= Written problem =
The records below hold a stretch from the line with "Continue the Blender" through the line with "shared surface effects"; return exactly those lines, ends included, and nothing more.

= Input records =
#####
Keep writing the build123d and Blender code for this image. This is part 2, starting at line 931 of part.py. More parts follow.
#####
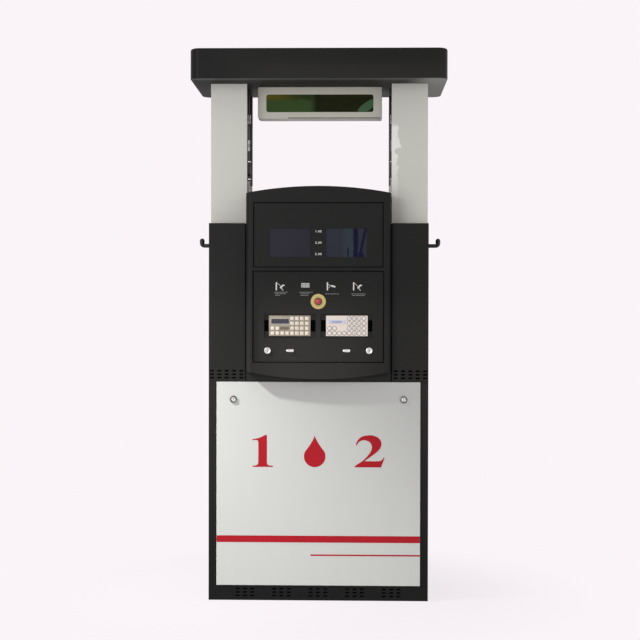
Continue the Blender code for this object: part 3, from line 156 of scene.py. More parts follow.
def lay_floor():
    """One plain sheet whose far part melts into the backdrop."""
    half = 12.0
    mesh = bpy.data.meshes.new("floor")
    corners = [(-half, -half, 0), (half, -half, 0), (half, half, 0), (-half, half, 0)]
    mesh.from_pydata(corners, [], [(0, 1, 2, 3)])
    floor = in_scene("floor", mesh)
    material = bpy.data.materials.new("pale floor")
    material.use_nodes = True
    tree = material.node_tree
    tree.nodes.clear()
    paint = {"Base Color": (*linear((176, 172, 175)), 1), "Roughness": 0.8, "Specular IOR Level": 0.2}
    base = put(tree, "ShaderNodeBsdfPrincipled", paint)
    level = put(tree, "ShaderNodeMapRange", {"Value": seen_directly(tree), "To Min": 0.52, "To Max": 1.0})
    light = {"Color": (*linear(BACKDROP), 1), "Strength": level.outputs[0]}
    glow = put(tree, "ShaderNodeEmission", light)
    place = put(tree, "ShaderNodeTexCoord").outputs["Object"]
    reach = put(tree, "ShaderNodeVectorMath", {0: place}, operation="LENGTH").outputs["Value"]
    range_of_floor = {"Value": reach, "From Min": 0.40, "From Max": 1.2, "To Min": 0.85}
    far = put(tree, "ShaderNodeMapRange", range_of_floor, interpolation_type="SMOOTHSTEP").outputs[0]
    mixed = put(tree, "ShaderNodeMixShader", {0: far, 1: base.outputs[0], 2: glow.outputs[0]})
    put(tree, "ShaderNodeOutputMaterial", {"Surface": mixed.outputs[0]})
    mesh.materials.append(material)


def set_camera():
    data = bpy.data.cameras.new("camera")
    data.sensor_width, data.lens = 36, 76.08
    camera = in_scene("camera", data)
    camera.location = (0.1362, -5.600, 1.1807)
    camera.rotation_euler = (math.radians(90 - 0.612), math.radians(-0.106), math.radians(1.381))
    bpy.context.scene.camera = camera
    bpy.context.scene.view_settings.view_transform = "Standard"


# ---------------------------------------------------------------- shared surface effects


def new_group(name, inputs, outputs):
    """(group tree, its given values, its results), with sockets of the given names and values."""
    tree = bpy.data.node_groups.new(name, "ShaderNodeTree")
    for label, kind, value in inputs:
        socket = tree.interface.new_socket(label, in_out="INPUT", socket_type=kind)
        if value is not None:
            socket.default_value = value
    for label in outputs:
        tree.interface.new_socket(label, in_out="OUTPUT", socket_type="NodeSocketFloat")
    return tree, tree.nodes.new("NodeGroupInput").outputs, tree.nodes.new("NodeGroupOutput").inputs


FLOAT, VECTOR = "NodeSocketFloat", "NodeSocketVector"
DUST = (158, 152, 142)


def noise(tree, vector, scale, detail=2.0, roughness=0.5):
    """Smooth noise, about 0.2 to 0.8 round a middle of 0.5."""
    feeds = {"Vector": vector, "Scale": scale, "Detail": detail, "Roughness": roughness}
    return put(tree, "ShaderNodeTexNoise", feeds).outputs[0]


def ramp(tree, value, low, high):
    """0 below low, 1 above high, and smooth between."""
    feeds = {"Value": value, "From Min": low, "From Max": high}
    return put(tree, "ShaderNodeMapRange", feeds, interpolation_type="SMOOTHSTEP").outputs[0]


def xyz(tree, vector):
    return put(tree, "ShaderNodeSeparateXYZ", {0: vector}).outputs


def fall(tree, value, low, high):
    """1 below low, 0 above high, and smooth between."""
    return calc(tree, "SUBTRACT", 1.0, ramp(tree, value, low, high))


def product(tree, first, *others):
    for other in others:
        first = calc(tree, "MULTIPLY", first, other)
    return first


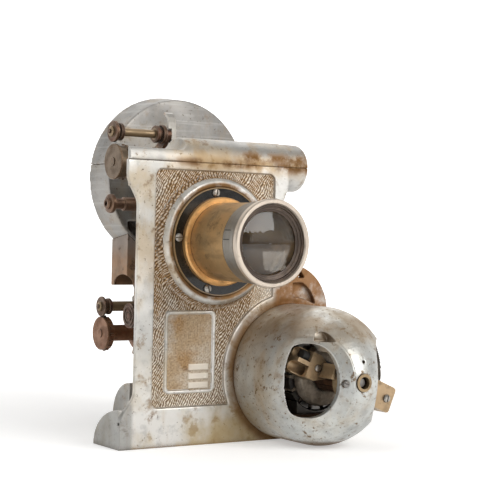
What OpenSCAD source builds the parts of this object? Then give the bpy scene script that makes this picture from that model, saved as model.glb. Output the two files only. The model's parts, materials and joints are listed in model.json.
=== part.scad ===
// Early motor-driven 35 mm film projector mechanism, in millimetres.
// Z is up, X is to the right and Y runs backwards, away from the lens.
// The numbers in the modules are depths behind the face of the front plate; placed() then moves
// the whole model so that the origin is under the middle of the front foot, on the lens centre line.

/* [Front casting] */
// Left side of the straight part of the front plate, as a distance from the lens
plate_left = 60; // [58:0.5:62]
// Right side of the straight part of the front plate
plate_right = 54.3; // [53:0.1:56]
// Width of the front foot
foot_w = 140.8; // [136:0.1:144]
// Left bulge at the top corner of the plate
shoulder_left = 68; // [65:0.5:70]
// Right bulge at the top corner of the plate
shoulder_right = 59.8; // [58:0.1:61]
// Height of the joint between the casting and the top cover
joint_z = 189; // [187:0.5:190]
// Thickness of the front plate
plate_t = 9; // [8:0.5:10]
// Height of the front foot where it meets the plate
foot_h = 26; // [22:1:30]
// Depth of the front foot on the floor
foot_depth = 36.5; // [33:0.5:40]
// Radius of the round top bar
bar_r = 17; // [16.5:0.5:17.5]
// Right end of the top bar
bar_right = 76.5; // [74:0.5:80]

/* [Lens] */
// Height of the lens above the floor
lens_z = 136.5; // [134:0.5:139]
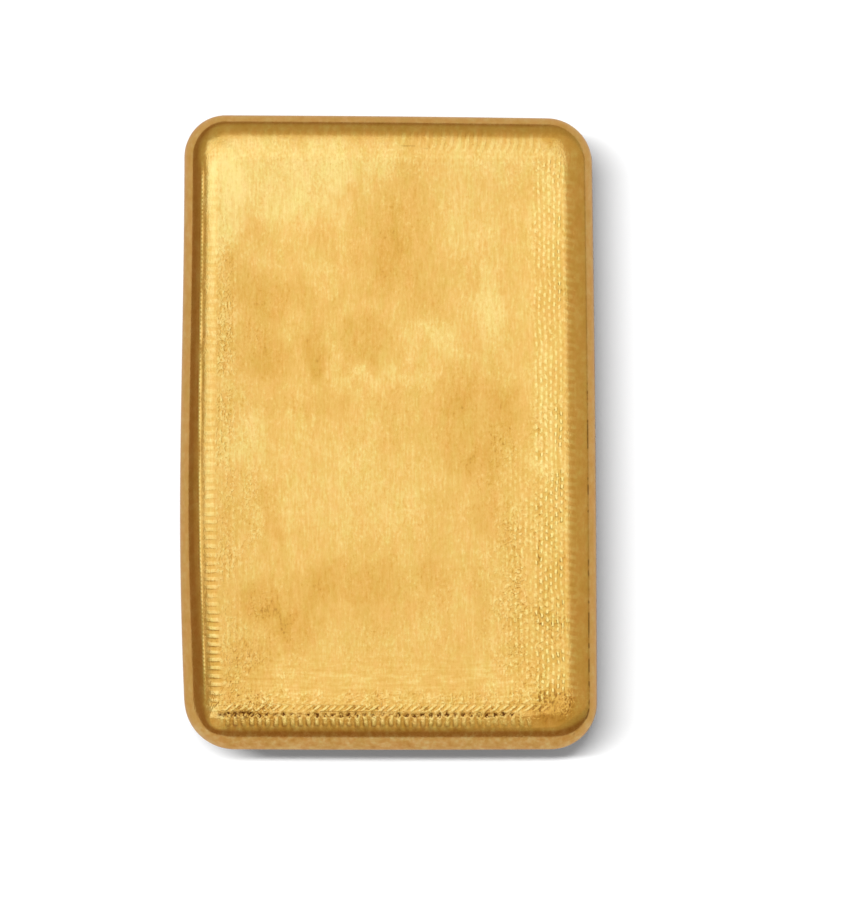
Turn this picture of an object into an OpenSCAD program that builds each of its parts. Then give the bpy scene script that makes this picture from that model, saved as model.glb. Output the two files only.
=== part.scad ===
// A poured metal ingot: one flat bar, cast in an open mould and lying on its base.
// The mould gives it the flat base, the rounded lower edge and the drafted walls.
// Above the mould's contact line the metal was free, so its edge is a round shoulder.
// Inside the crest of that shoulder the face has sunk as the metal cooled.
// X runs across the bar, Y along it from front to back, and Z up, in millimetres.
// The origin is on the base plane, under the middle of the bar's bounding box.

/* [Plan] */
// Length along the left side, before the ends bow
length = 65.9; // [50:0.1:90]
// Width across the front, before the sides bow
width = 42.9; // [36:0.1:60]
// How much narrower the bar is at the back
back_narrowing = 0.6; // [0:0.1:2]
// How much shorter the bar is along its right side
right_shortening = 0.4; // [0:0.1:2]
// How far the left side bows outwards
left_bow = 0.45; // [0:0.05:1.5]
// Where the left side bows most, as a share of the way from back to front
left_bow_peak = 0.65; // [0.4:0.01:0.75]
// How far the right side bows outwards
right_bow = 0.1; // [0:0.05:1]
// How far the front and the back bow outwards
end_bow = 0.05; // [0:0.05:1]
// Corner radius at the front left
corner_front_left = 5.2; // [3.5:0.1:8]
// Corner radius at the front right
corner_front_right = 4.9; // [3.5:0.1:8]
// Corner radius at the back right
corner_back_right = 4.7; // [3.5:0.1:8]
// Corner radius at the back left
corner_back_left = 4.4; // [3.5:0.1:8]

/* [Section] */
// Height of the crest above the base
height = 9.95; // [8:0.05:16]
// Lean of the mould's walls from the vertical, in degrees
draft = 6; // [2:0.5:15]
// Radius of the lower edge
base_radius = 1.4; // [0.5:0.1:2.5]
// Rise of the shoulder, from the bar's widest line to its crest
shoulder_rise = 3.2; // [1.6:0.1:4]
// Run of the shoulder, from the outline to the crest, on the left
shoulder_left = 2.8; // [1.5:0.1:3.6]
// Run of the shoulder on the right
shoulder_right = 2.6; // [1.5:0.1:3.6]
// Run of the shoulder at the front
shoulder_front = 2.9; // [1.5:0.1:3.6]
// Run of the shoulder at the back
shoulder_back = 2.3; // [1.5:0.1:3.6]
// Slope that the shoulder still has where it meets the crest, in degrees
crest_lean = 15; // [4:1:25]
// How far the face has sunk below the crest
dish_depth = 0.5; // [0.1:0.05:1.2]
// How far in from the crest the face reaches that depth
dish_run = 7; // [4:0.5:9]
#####
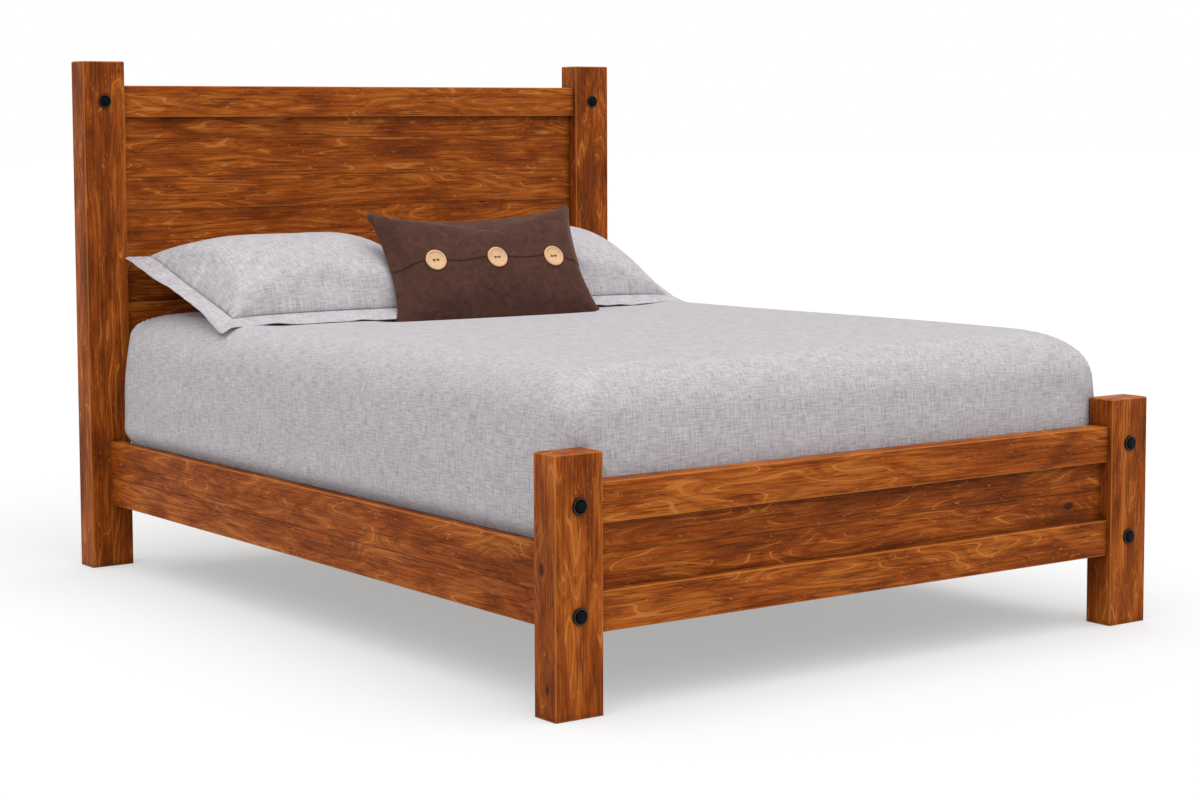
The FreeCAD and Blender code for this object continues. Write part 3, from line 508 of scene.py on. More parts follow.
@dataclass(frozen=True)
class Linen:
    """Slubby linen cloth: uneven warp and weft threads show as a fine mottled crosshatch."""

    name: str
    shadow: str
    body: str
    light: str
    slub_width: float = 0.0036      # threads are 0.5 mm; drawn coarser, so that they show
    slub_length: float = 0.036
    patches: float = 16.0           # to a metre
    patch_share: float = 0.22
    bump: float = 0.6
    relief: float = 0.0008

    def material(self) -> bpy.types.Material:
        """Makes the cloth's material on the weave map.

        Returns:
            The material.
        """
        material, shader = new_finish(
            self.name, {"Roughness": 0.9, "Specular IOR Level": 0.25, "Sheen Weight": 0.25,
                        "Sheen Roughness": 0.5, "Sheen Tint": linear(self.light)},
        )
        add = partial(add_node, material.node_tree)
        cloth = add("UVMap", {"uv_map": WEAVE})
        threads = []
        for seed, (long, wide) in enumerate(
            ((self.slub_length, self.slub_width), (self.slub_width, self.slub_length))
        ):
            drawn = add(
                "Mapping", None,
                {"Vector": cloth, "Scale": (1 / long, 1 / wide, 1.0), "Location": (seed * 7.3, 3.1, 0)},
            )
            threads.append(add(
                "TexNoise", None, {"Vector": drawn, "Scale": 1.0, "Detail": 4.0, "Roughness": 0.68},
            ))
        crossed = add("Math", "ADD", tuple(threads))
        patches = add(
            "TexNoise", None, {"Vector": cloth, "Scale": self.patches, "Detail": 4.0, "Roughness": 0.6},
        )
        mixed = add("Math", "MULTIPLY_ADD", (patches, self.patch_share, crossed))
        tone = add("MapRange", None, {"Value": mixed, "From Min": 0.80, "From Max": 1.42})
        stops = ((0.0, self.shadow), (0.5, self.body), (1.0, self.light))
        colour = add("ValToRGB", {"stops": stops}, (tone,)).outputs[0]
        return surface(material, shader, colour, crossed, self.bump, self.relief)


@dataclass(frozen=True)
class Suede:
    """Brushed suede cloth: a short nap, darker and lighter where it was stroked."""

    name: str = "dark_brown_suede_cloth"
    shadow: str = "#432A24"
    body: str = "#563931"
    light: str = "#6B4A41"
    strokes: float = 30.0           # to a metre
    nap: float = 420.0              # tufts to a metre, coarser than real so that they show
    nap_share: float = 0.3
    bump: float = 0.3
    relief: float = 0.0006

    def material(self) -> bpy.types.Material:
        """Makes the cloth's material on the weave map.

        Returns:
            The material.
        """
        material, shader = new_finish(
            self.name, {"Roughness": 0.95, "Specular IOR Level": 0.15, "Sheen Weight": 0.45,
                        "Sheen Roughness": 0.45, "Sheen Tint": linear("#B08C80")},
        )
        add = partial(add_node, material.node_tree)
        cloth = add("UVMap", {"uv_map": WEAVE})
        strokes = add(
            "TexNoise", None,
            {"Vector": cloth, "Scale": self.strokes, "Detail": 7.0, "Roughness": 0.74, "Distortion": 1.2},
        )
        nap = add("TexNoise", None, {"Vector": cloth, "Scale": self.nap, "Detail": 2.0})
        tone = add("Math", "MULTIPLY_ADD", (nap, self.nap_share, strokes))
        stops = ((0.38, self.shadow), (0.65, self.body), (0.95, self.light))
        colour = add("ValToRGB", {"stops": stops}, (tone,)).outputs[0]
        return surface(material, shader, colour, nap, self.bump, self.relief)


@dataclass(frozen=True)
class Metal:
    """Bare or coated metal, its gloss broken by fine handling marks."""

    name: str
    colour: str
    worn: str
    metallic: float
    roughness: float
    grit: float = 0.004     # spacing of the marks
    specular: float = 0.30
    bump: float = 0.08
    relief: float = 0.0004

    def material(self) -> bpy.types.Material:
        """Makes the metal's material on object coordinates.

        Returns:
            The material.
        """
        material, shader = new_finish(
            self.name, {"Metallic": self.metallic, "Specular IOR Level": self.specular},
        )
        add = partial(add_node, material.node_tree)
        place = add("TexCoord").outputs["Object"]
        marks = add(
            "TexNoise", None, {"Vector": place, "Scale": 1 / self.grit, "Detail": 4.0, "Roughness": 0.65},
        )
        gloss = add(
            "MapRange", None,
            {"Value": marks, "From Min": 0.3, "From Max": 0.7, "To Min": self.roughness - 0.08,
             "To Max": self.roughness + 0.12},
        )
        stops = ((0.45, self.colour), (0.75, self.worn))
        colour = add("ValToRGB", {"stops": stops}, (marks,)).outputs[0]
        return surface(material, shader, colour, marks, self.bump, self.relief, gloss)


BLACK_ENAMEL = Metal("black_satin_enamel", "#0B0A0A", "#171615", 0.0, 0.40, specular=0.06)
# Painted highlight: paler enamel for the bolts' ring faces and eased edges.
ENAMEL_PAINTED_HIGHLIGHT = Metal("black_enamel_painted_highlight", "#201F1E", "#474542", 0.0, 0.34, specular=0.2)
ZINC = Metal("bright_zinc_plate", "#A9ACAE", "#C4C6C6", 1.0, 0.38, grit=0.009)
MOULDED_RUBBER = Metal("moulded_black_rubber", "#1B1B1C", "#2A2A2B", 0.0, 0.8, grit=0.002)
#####
= Exercise solution =
Continue the Blender code for this object: part 3, from line 156 of scene.py. More parts follow.
def lay_floor():
    """One plain sheet whose far part melts into the backdrop."""
    half = 12.0
    mesh = bpy.data.meshes.new("floor")
    corners = [(-half, -half, 0), (half, -half, 0), (half, half, 0), (-half, half, 0)]
    mesh.from_pydata(corners, [], [(0, 1, 2, 3)])
    floor = in_scene("floor", mesh)
    material = bpy.data.materials.new("pale floor")
    material.use_nodes = True
    tree = material.node_tree
    tree.nodes.clear()
    paint = {"Base Color": (*linear((176, 172, 175)), 1), "Roughness": 0.8, "Specular IOR Level": 0.2}
    base = put(tree, "ShaderNodeBsdfPrincipled", paint)
    level = put(tree, "ShaderNodeMapRange", {"Value": seen_directly(tree), "To Min": 0.52, "To Max": 1.0})
    light = {"Color": (*linear(BACKDROP), 1), "Strength": level.outputs[0]}
    glow = put(tree, "ShaderNodeEmission", light)
    place = put(tree, "ShaderNodeTexCoord").outputs["Object"]
    reach = put(tree, "ShaderNodeVectorMath", {0: place}, operation="LENGTH").outputs["Value"]
    range_of_floor = {"Value": reach, "From Min": 0.40, "From Max": 1.2, "To Min": 0.85}
    far = put(tree, "ShaderNodeMapRange", range_of_floor, interpolation_type="SMOOTHSTEP").outputs[0]
    mixed = put(tree, "ShaderNodeMixShader", {0: far, 1: base.outputs[0], 2: glow.outputs[0]})
    put(tree, "ShaderNodeOutputMaterial", {"Surface": mixed.outputs[0]})
    mesh.materials.append(material)


def set_camera():
    data = bpy.data.cameras.new("camera")
    data.sensor_width, data.lens = 36, 76.08
    camera = in_scene("camera", data)
    camera.location = (0.1362, -5.600, 1.1807)
    camera.rotation_euler = (math.radians(90 - 0.612), math.radians(-0.106), math.radians(1.381))
    bpy.context.scene.camera = camera
    bpy.context.scene.view_settings.view_transform = "Standard"


# ---------------------------------------------------------------- shared surface effects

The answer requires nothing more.